■ GOAL ■
Return only the lines running from the top of the entries to the line with "driver_slot_w = 8; // [7:0.1:9]", inclusive, exactly as written.

■ EXTRACTED RECORDS ■
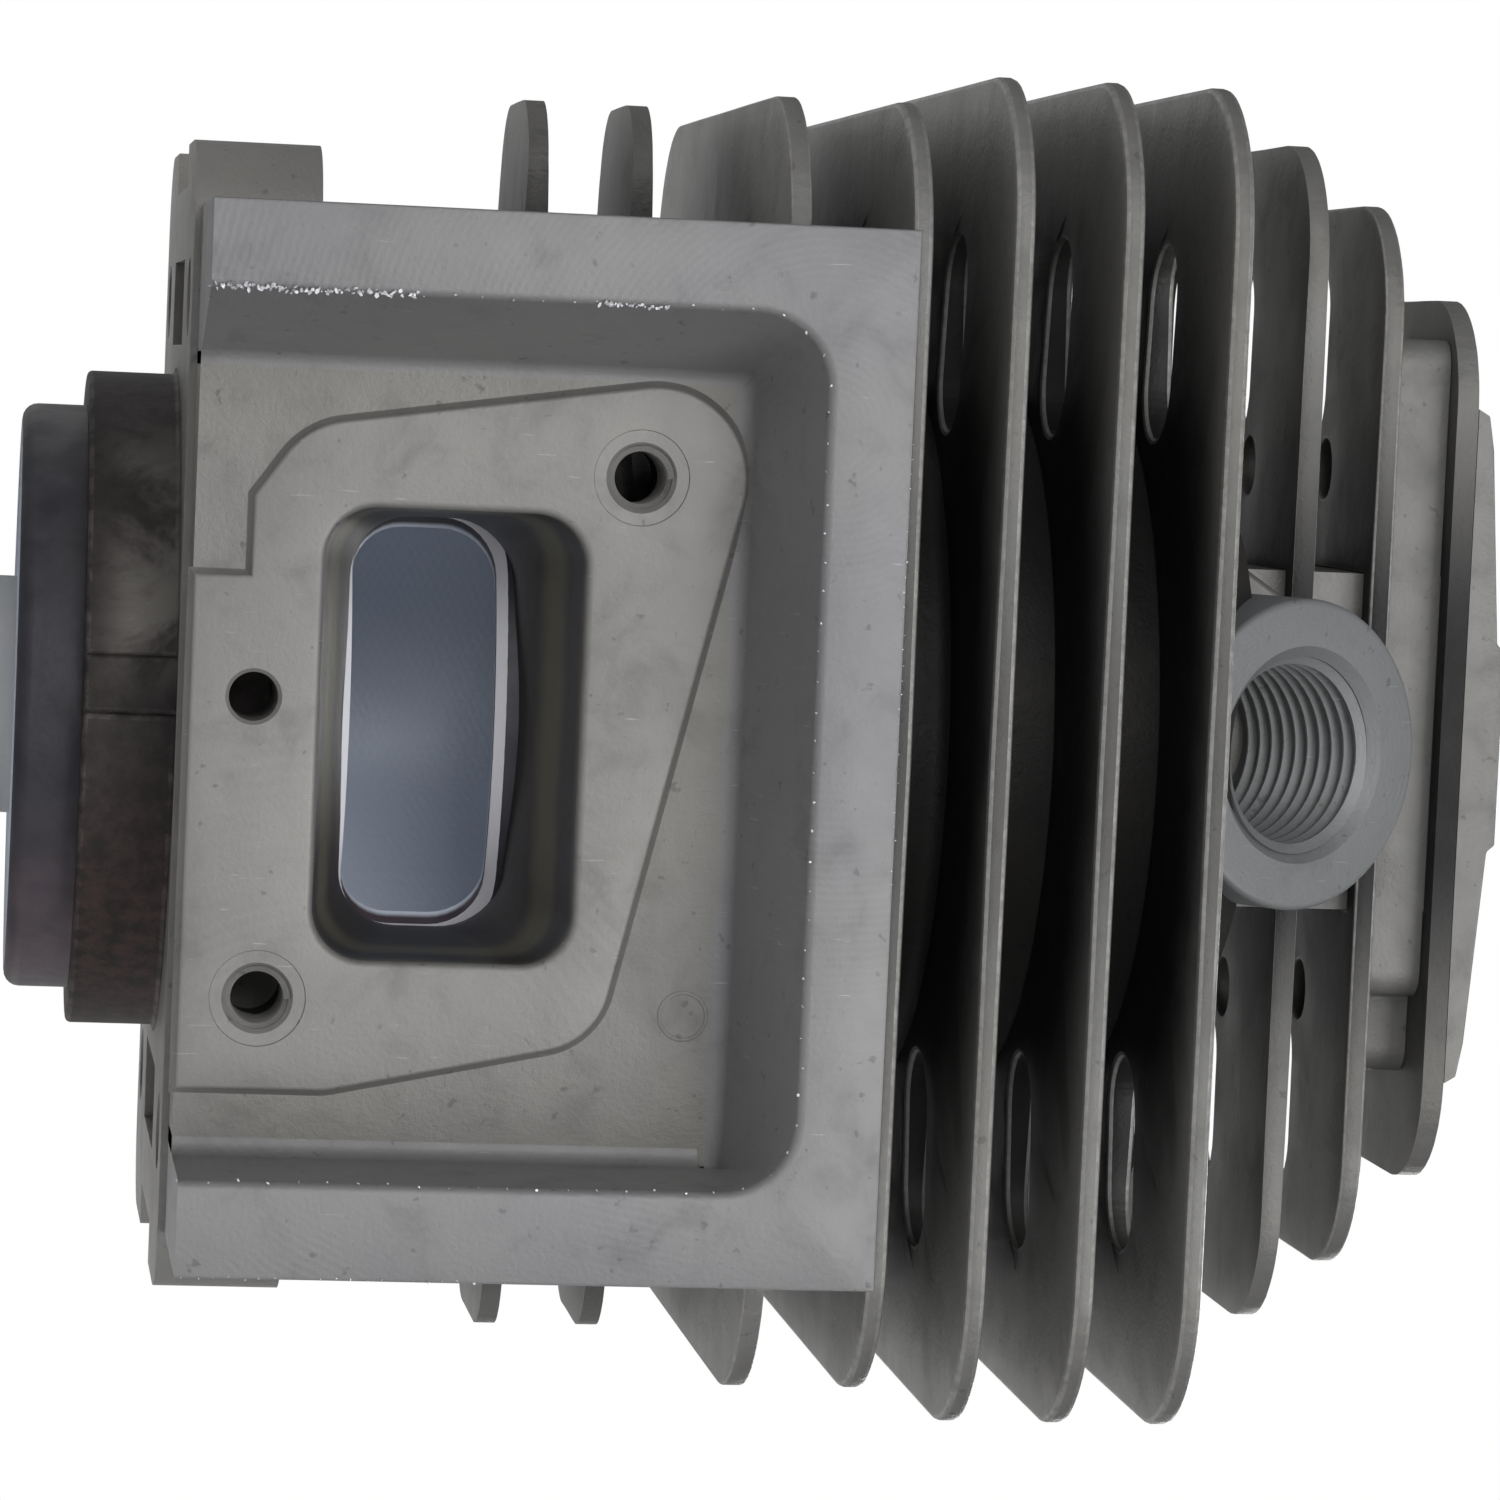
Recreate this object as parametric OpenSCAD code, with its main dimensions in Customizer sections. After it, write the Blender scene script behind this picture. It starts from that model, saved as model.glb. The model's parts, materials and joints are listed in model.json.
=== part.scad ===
// Finned cylinder with an integral head for a small two-stroke engine.
// Millimetres. +Z runs up the bore axis towards the head, the origin is on the
// bore axis at the crankcase gasket face, and the intake side faces -Y.

/* [Bore] */
// Bore diameter
bore_d = 38; // [36:0.5:40]
// Wall of the bore liner
liner_wall = 1.9; // [1.5:0.1:2.5]
// How far the liner's skirt hangs below the gasket face
skirt_drop = 10.8; // [8:0.1:16]
// Height of the liner's top edge above the gasket face
liner_top = 58; // [56:0.5:60]
// Wall of the cast spigot round the liner
spigot_wall = 2.5; // [1.5:0.1:3]
// How far the spigot hangs below the gasket face
spigot_drop = 6.3; // [3:0.1:7.5]
// Cast wall round the liner above the flange
barrel_wall = 4.1; // [3:0.1:5]

/* [Base flange] */
// Width of the flange along X
flange_w = 79; // [76:1:96]
// Depth of the flange along Y
flange_d = 48; // [46:1:60]
// Thickness of the flange
flange_t = 8.6; // [7:0.1:10]
// Corner radius of the flange
flange_r = 6; // [3:0.5:8]
// Depth of the shallow waist in each end of the flange
waist_depth = 3; // [1:0.5:3.5]
// Width of that waist
waist_w = 18; // [12:1:20]
// Base screw spacing along X
base_screw_x = 57.4; // [54:0.2:60]
// Base screw spacing along Y
base_screw_y = 36; // [34:0.5:37]
// Base screw clearance hole
base_screw_d = 5.5; // [5:0.1:6.5]
// Length of the driver slots through the fins
driver_slot_l = 13.7; // [8.5:0.1:14]
// Width of the driver slots through the fins
driver_slot_w = 8; // [7:0.1:9]

/* [Transfer ducts] */
// Width of each transfer passage along Y
transfer_w = 18; // [12:1:19]
// Depth of each transfer passage along X
transfer_d = 6; // [4:0.5:7]
// Wall of each transfer duct
transfer_wall = 2.5; // [2:0.1:3]
// Top of the transfer window in the bore
transfer_top = 36; // [34:0.5:37]
// Height of the transfer window in the bore
transfer_window_h = 9; // [6:0.5:12]

/* [Intake] */
// Width of the airbox rim along X
rim_w = 70; // [68:1:74]
// Distance of the rim's machined face from the bore axis
rim_face = 42.4; // [41:0.1:46]
// Lowest point of the rim above the gasket face
rim_low = 0.5; // [0:0.1:1.5]
// Highest point of the rim above the gasket face
rim_high = 46.6; // [46:0.1:48]
// Face width of the left rail
rail_left = 5.7; // [5:0.1:7]
// Face width of the right rail
rail_right = 6.4; // [5:0.1:7]
// Face width of the top rail
rail_top = 5.6; // [5:0.1:7]
// How much the left rail widens down to the floor
slope_left = 4.2; // [0:0.1:5]
// How much the top rail widens down to the floor
slope_top = 3.5; // [0:0.1:4]
// Radius of the recess's inner corners
recess_r = 5; // [2:0.5:6]
// Depth of the recess from the rim's face to the gasket pad
recess_depth = 11.3; // [8:0.1:12]
// Height of the gasket pad above the recess floor
pad_h = 0.7; // [0.4:0.1:1.5]
// Thickness of the recess floor
floor_t = 6.4; // [5:0.1:8]
// Height of the intake port's centre
port_z = 18; // [17:0.1:19]
// Width of the port mouth along X
port_w = 30.4; // [26:0.1:32]
// Height of the port mouth
port_h = 17.5; // [14:0.1:19]
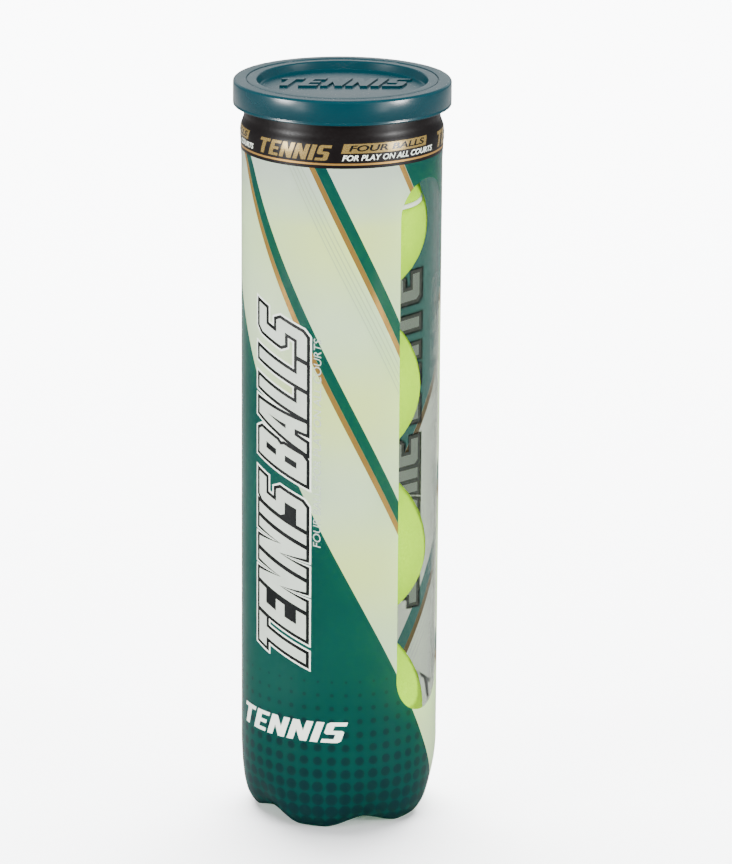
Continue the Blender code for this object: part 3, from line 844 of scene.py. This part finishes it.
path = [(35.35, PANEL), (35.45, PANEL), (35.55, PANEL - 0.4)]
path += bend((35.85, PANEL - 0.9), 0.28, 180, 360, 8)
path += [(36.2, PANEL + 0.8), (36.36, PANEL + 4.4)]
path += bend((37.13, seam_top - 0.95), 0.8, 172, 92, 8)
path += bend((38.6, seam_top - 0.95), 0.8, 88, 0, 8)
path += [(39.41, seam_top - 2.4)]
path += bend((39.12, seam_top - 2.65), 0.28, -5, -120, 6)
bm = turned(sheet_section(path, END_SHEET))
finish_piece("seam_rim", bm, "can", ["end_seam_ring"], [aluminium])


def uneven(nodes, links, shader, size, colours, gloss, colour_by="Clouds", gloss_by="Fine"):
    """Lets a shader's colour and roughness wander, each between two values."""
    worn = add_wear(nodes, size)
    links.new(colour_mix(nodes, links, worn.outputs[colour_by], *colours),
              shader.inputs["Base Color"])
    links.new(spread(nodes, links, worn.outputs[gloss_by], *gloss), shader.inputs["Roughness"])
    return worn


# The sealing compound stays as the frame has it, in a dull grey that is a little uneven.
compound, nodes, links, shader, _ = shader_material("sealing_compound")
uneven(nodes, links, shader, 120, COMPOUND_GREYS, (0.6, 0.9))
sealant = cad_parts["seam_sealant"]
sealant.data.materials.clear()
sealant.data.materials.append(compound)


# ------------------------------------------------------------------ tear panel
# The disc inside the score line. It is pressed with a finger well, two stiffening rings and a
# bead near the edge, and its own metal is drawn up into the rivet that holds the tab.
HINGE_Y = 32.7
RIVET_BACK = 6.0
path = [(0, PANEL - 0.6), (18.6, PANEL - 0.6)]
path += bend((18.9, PANEL - 0.3), 0.3, 270, 330, 3) + bend((19.7, PANEL - 0.3), 0.35, 150, 90, 3)
path += [(22.2, PANEL + 0.05)] + bend((23.0, PANEL - 0.1), 0.35, 130, 50, 4)
path += [(24.4, PANEL - 0.02), (32.3, PANEL)]
path += bend((33.8, PANEL + 0.75), 1.15, 245, 295, 6) + [(34.6, PANEL), (35.05, PANEL)]
bm = turned(sheet_section(path, END_SHEET))
rivet = turned([
    (0, PANEL - 0.1), (2.6, PANEL - 0.1), (2.3, PANEL + 0.2), (1.7, PANEL + 0.35),
    (1.6, PANEL + 0.9), (1.7, PANEL + 1.2), (2.7, PANEL + 1.22), (2.9, PANEL + 1.35),
    (2.85, PANEL + 1.55), (2.55, PANEL + 1.7), (1.6, PANEL + 1.76), (1.35, PANEL + 1.6),
    (0, PANEL + 1.55),
], 48)
bmesh.ops.translate(rivet, verts=rivet.verts, vec=(0, (HINGE_Y - RIVET_BACK) * MM, 0))
finish_piece("rivet", rivet, "end_panel", [], [aluminium])
finish_piece("panel_sheet", bm, "end_panel", ["tear_panel"], [aluminium])


# ------------------------------------------------------------------ pull tab
# A lever stamped from thicker sheet with its edges curled under. Its nose presses on the score
# when the ring end is lifted. A tongue cut free inside it stays flat under the rivet's head.
TAB_HEIGHT = PANEL + 1.35
TAB_THICKNESS = 1.5


def plate_mesh(outlines, thickness, edge, smooth=5):
    """A plate with round edges, from its rim and then its holes, in millimetres."""
    curve = bpy.data.curves.new("plate", "CURVE")
    curve.dimensions, curve.fill_mode = "2D", "BOTH"
    curve.extrude = thickness / 2 - edge
    curve.bevel_depth = edge
    curve.bevel_resolution = smooth
    for outline in outlines:
        spline = curve.splines.new("POLY")
        spline.points.add(len(outline) - 1)
        for point, (x, y) in zip(spline.points, outline):
            point.co = (x, y, 0, 1)
        spline.use_cyclic_u = True
    obj = bpy.data.objects.new("plate", curve)
    bpy.context.scene.collection.objects.link(obj)
    bpy.context.view_layer.update()
    bm = mesh_of(obj)
    bmesh.ops.remove_doubles(bm, verts=bm.verts, dist=0.001)
    bmesh.ops.recalc_face_normals(bm, faces=bm.faces)
    return bm


def round_box(x, low, high, radius):
    """The outline of a box from -x to x and low to high, with round corners."""
    outline = []
    for cx, cy, start in ((x, high, 0), (-x, high, 90), (-x, low, 180), (x, low, 270)):
        inner = (cx - math.copysign(radius, cx), cy - radius if cy == high else cy + radius)
        outline += bend(inner, radius, start, start + 90, 6)
    return outline


EDGE = 0.6
nose_y, ring_y = -6.2, -15.6
nose_radius, ring_radius = 7.0 - EDGE, 9.6 - EDGE
lean = math.degrees(math.asin((ring_radius - nose_radius) / (nose_y - ring_y)))
rim = bend((0, nose_y), nose_radius, lean, 180 - lean, 32)
rim += bend((0, ring_y), ring_radius, 180 - lean, 360 + lean, 48)
hole = bend((0, -16.9), 5.3 + EDGE, 0, 360, 48)[:-1]
window_cut = round_box(4.5, -10.1, -1.9, 1.6)
bm = plate_mesh([rim, hole, window_cut], TAB_THICKNESS, EDGE)
bmesh.ops.scale(bm, verts=bm.verts, vec=(MM, MM, MM))
bmesh.ops.translate(bm, verts=bm.verts, vec=(0, HINGE_Y * MM, TAB_HEIGHT * MM))
finish_piece("tab_lever", bm, "pull_tab", ["pull_tab"], [aluminium])

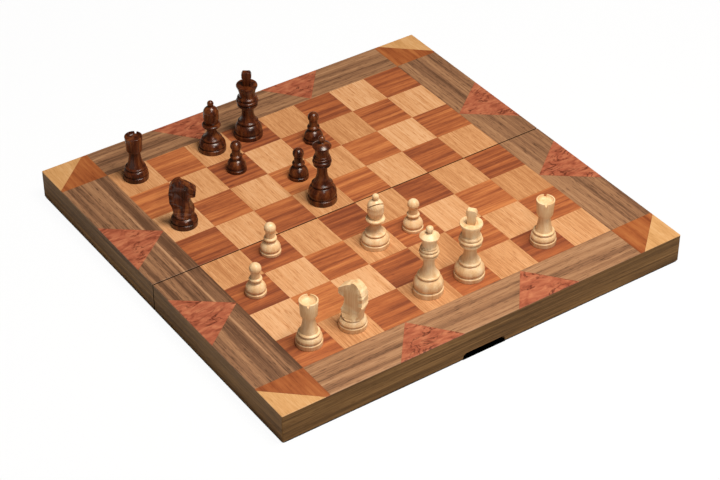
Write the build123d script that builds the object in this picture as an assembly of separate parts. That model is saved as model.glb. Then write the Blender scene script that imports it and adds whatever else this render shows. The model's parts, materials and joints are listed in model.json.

■ RESULT FOR THIS EXERCISE ■
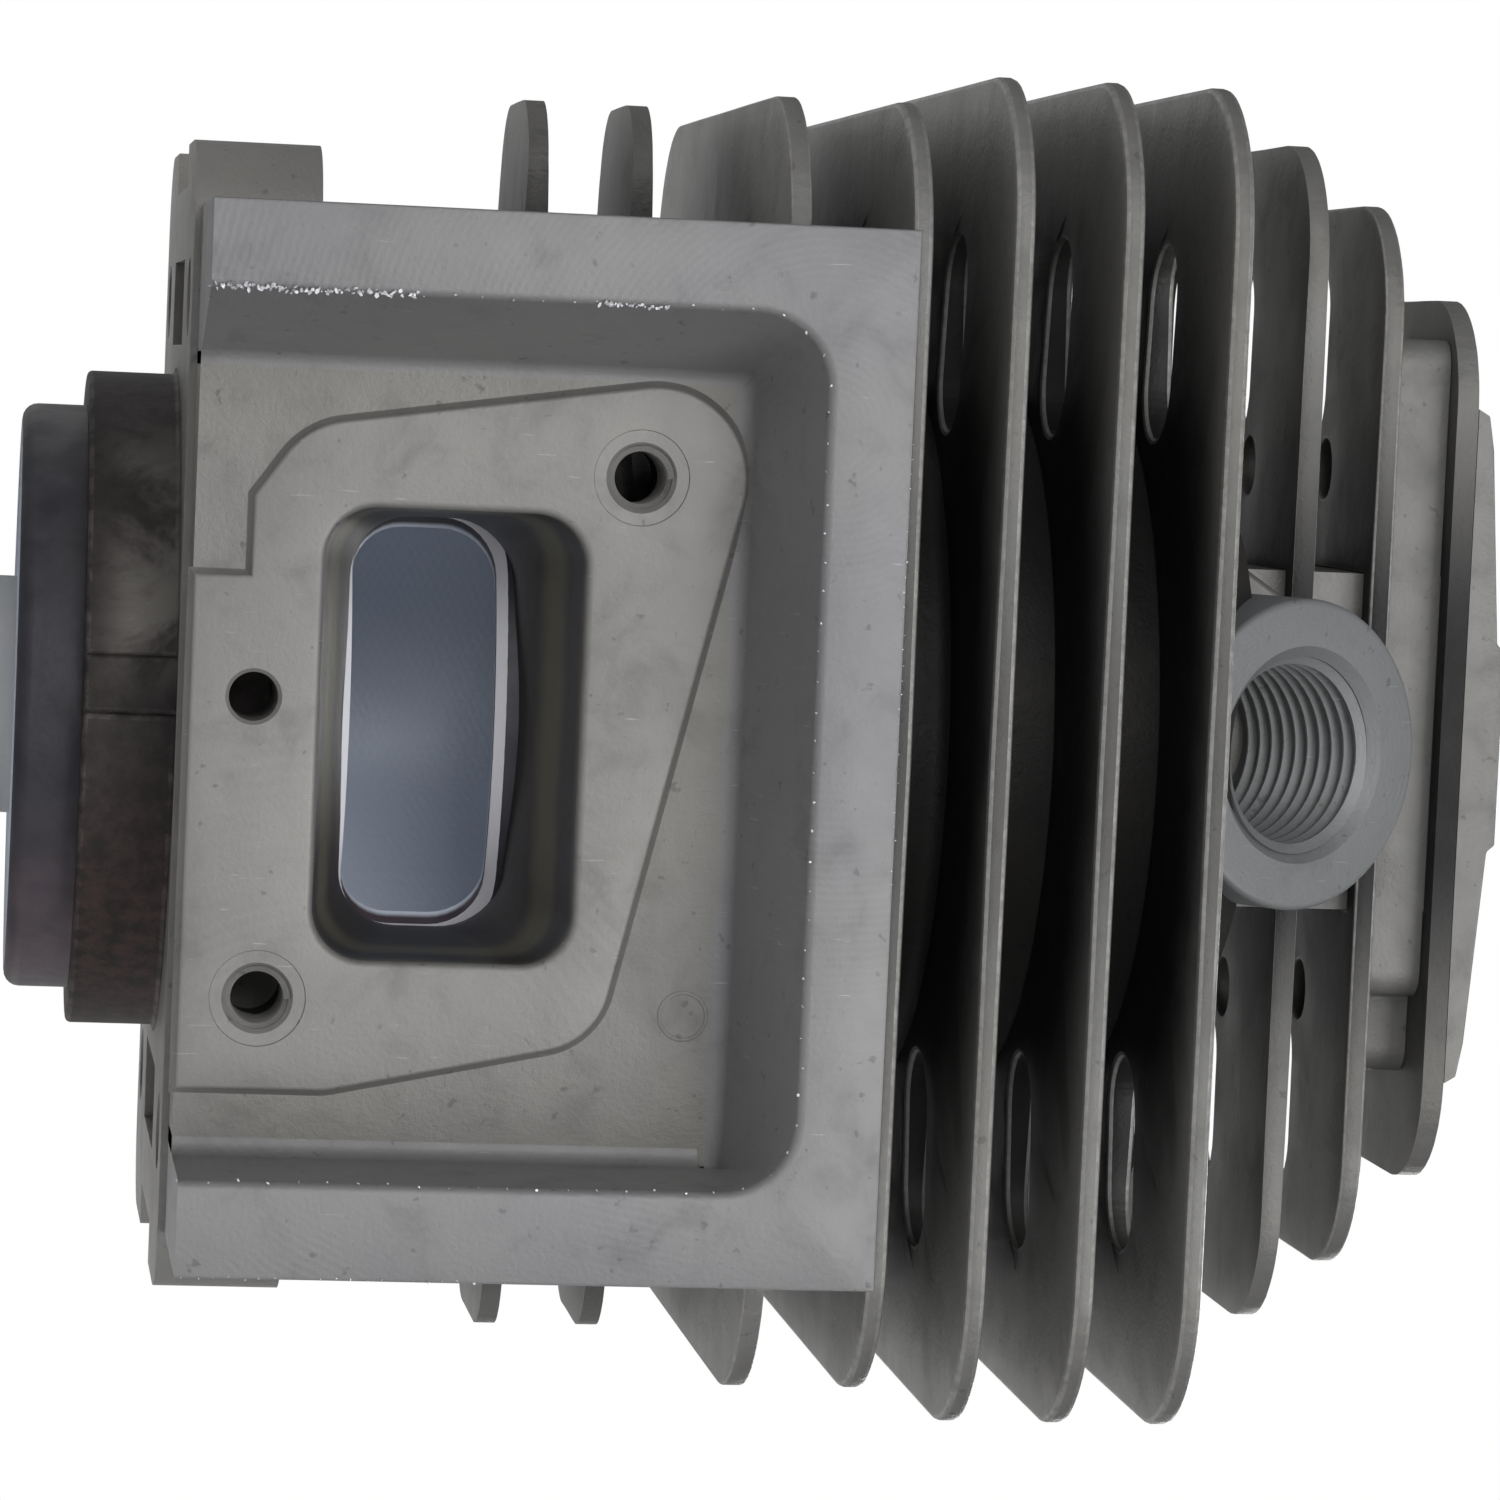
Recreate this object as parametric OpenSCAD code, with its main dimensions in Customizer sections. After it, write the Blender scene script behind this picture. It starts from that model, saved as model.glb. The model's parts, materials and joints are listed in model.json.
=== part.scad ===
// Finned cylinder with an integral head for a small two-stroke engine.
// Millimetres. +Z runs up the bore axis towards the head, the origin is on the
// bore axis at the crankcase gasket face, and the intake side faces -Y.

/* [Bore] */
// Bore diameter
bore_d = 38; // [36:0.5:40]
// Wall of the bore liner
liner_wall = 1.9; // [1.5:0.1:2.5]
// How far the liner's skirt hangs below the gasket face
skirt_drop = 10.8; // [8:0.1:16]
// Height of the liner's top edge above the gasket face
liner_top = 58; // [56:0.5:60]
// Wall of the cast spigot round the liner
spigot_wall = 2.5; // [1.5:0.1:3]
// How far the spigot hangs below the gasket face
spigot_drop = 6.3; // [3:0.1:7.5]
// Cast wall round the liner above the flange
barrel_wall = 4.1; // [3:0.1:5]

/* [Base flange] */
// Width of the flange along X
flange_w = 79; // [76:1:96]
// Depth of the flange along Y
flange_d = 48; // [46:1:60]
// Thickness of the flange
flange_t = 8.6; // [7:0.1:10]
// Corner radius of the flange
flange_r = 6; // [3:0.5:8]
// Depth of the shallow waist in each end of the flange
waist_depth = 3; // [1:0.5:3.5]
// Width of that waist
waist_w = 18; // [12:1:20]
// Base screw spacing along X
base_screw_x = 57.4; // [54:0.2:60]
// Base screw spacing along Y
base_screw_y = 36; // [34:0.5:37]
// Base screw clearance hole
base_screw_d = 5.5; // [5:0.1:6.5]
// Length of the driver slots through the fins
driver_slot_l = 13.7; // [8.5:0.1:14]
// Width of the driver slots through the fins
driver_slot_w = 8; // [7:0.1:9]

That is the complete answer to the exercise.